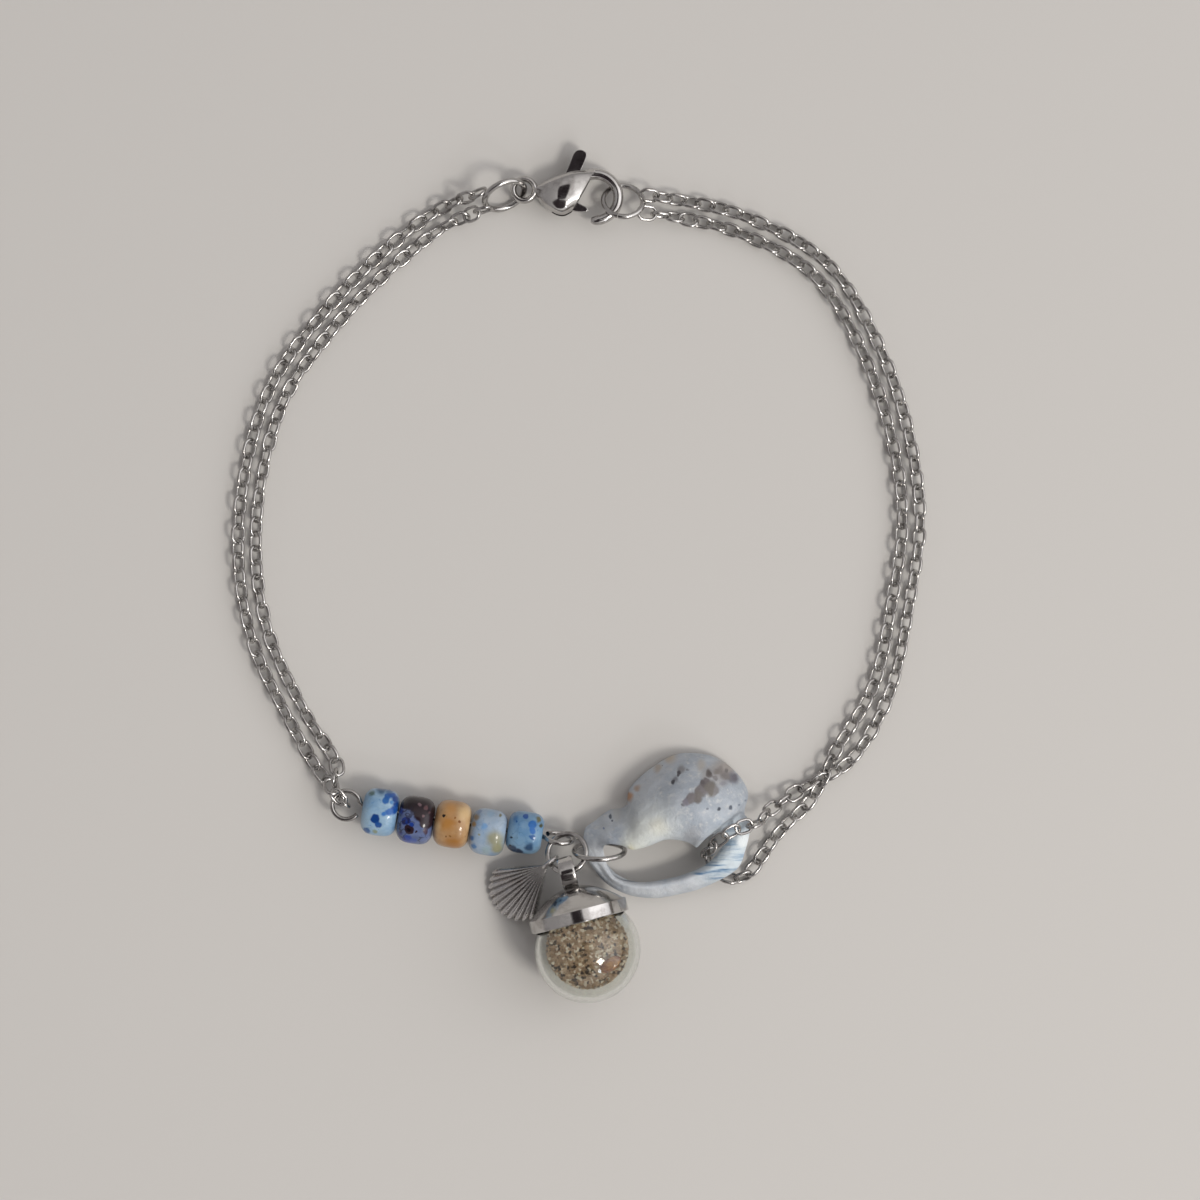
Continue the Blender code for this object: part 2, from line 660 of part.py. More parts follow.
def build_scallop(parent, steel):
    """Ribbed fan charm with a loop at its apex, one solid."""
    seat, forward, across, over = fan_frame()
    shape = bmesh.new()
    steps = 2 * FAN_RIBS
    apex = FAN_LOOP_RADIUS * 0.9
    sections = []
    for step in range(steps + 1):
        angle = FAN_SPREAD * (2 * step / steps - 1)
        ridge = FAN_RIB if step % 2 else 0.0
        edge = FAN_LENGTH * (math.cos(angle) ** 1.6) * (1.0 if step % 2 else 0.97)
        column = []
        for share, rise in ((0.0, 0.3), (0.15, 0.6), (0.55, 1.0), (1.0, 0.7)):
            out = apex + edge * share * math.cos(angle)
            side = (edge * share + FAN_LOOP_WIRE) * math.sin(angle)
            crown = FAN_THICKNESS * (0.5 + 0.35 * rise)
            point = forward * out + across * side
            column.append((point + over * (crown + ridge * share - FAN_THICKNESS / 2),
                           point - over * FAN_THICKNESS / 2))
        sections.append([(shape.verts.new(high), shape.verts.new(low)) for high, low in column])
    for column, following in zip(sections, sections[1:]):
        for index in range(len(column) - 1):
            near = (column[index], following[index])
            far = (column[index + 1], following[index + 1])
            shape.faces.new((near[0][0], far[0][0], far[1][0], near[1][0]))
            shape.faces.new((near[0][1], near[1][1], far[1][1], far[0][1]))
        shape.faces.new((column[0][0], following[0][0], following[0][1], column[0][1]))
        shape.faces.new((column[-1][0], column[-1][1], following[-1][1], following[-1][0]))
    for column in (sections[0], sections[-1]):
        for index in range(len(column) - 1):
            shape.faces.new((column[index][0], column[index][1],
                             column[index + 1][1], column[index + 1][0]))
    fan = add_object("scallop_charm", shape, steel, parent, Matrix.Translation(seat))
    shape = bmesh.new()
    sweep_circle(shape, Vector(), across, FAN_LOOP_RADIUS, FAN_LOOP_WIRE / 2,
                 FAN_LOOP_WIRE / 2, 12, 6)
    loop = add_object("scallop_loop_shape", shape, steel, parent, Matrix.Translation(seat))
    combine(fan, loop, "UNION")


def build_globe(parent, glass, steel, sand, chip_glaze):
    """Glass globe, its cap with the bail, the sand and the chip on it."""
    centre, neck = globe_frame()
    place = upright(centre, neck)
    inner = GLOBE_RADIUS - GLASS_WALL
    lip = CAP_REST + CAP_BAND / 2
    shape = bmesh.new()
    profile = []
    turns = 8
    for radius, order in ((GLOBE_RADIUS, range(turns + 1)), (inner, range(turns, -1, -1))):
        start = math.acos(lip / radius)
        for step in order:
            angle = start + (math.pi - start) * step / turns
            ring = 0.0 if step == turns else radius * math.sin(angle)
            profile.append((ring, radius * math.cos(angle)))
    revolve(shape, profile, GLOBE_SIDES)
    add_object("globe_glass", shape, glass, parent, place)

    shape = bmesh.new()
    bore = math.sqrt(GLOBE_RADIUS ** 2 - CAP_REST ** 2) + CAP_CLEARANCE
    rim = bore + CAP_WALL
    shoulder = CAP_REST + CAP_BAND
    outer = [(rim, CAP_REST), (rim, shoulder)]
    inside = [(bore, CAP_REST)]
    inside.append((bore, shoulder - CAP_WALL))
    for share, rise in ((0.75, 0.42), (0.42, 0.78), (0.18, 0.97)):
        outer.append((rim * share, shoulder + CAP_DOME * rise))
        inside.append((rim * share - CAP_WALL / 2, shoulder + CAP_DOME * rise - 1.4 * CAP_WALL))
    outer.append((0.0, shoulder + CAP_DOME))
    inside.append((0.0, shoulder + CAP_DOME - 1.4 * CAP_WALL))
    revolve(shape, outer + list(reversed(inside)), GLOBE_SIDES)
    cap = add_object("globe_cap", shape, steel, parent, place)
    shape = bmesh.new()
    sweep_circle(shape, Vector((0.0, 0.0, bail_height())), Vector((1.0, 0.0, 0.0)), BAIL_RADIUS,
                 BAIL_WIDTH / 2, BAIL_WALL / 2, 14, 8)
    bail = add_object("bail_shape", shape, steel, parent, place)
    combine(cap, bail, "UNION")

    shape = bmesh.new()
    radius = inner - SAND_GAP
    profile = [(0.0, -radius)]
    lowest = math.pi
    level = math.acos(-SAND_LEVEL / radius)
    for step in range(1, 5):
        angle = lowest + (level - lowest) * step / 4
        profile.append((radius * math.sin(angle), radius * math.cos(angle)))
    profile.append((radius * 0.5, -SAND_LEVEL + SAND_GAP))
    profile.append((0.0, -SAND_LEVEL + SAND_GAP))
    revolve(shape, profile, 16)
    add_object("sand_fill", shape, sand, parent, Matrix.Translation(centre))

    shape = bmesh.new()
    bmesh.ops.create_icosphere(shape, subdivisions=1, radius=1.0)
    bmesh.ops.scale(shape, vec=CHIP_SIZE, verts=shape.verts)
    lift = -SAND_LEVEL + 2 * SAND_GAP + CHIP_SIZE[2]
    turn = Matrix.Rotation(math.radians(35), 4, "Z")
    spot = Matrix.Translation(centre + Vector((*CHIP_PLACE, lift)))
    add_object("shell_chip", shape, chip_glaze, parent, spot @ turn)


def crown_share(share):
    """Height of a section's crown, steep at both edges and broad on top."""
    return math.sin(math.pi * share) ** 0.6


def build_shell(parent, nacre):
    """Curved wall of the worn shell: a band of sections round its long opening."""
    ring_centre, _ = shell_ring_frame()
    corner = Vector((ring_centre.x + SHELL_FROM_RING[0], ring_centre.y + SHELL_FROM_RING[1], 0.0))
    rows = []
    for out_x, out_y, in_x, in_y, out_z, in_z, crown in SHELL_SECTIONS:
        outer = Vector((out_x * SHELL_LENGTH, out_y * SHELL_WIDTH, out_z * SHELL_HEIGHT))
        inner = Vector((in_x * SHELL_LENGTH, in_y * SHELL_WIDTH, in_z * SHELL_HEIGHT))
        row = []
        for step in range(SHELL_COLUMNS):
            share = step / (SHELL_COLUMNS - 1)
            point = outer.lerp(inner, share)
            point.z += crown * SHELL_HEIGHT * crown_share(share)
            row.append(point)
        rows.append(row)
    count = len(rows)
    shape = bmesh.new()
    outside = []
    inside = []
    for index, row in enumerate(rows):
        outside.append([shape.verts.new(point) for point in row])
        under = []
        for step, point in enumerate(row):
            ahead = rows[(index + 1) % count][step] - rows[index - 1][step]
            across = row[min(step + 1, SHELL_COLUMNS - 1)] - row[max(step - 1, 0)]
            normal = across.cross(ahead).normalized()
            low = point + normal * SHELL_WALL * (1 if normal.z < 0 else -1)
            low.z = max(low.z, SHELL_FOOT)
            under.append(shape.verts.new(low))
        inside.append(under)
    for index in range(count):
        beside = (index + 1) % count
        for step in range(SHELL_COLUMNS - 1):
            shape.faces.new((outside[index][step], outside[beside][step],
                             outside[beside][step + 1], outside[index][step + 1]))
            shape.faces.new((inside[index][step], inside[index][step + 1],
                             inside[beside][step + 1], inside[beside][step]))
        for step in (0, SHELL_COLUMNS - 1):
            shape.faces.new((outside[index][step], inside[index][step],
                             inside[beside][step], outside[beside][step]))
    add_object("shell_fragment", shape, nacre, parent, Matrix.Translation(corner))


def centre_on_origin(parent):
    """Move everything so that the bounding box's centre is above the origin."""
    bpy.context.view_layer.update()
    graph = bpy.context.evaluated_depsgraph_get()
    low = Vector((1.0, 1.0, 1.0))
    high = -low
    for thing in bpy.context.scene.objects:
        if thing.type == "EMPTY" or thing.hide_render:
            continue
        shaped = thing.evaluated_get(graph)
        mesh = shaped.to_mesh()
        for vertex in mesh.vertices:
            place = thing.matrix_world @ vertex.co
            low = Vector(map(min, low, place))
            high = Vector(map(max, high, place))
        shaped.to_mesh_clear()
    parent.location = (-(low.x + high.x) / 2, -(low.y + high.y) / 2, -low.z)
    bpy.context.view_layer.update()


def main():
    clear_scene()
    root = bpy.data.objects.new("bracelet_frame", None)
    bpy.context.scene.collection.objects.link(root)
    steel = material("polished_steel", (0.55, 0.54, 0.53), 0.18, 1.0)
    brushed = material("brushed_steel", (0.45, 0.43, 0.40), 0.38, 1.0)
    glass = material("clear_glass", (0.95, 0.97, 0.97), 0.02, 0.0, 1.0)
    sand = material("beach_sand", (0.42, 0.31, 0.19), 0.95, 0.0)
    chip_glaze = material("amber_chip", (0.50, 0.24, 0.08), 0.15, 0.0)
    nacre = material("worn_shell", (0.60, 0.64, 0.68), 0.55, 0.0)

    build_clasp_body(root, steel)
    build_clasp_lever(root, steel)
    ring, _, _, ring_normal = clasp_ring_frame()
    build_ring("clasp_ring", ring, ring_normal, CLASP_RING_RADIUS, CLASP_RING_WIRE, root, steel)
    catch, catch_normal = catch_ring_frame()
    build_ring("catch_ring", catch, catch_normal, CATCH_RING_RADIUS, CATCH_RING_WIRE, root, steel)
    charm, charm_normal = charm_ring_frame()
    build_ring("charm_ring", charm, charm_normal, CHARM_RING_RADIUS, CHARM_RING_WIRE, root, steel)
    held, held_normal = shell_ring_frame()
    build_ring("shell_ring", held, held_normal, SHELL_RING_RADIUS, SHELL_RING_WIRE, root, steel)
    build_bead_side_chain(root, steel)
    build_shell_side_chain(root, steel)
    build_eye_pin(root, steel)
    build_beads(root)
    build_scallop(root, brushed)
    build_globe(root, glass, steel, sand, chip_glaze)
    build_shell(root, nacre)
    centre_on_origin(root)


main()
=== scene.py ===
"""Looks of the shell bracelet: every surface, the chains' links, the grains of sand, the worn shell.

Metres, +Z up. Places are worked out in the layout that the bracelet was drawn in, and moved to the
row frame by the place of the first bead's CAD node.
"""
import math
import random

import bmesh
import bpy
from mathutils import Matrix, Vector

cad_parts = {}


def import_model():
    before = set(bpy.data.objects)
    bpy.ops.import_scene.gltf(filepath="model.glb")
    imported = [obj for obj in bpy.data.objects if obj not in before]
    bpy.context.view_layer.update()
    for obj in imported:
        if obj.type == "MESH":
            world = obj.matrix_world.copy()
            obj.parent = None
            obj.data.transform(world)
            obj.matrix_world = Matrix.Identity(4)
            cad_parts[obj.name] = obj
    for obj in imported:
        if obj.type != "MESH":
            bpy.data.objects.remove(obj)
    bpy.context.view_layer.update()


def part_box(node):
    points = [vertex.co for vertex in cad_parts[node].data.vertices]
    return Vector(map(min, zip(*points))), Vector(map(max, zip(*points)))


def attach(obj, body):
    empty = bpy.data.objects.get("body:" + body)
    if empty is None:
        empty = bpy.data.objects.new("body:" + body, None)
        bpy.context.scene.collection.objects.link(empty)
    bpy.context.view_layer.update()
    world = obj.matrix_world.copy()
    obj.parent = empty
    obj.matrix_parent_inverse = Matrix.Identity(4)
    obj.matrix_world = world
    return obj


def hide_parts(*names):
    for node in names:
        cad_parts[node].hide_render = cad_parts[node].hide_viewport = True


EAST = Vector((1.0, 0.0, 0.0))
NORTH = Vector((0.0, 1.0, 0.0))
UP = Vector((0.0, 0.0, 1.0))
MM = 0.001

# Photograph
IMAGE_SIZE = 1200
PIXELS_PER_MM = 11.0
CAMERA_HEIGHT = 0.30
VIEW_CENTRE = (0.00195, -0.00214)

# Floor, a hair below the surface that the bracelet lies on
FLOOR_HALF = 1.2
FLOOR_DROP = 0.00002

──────

### REQUEST
Output exactly the lines of the material above from the one containing "build_clasp_body(root, steel)" up to and including the one containing "obj.parent = None".

### RESULT OF THIS TASK
    build_clasp_body(root, steel)
    build_clasp_lever(root, steel)
    ring, _, _, ring_normal = clasp_ring_frame()
    build_ring("clasp_ring", ring, ring_normal, CLASP_RING_RADIUS, CLASP_RING_WIRE, root, steel)
    catch, catch_normal = catch_ring_frame()
    build_ring("catch_ring", catch, catch_normal, CATCH_RING_RADIUS, CATCH_RING_WIRE, root, steel)
    charm, charm_normal = charm_ring_frame()
    build_ring("charm_ring", charm, charm_normal, CHARM_RING_RADIUS, CHARM_RING_WIRE, root, steel)
    held, held_normal = shell_ring_frame()
    build_ring("shell_ring", held, held_normal, SHELL_RING_RADIUS, SHELL_RING_WIRE, root, steel)
    build_bead_side_chain(root, steel)
    build_shell_side_chain(root, steel)
    build_eye_pin(root, steel)
    build_beads(root)
    build_scallop(root, brushed)
    build_globe(root, glass, steel, sand, chip_glaze)
    build_shell(root, nacre)
    centre_on_origin(root)


main()
=== scene.py ===
"""Looks of the shell bracelet: every surface, the chains' links, the grains of sand, the worn shell.

Metres, +Z up. Places are worked out in the layout that the bracelet was drawn in, and moved to the
row frame by the place of the first bead's CAD node.
"""
import math
import random

import bmesh
import bpy
from mathutils import Matrix, Vector

cad_parts = {}


def import_model():
    before = set(bpy.data.objects)
    bpy.ops.import_scene.gltf(filepath="model.glb")
    imported = [obj for obj in bpy.data.objects if obj not in before]
    bpy.context.view_layer.update()
    for obj in imported:
        if obj.type == "MESH":
            world = obj.matrix_world.copy()
            obj.parent = None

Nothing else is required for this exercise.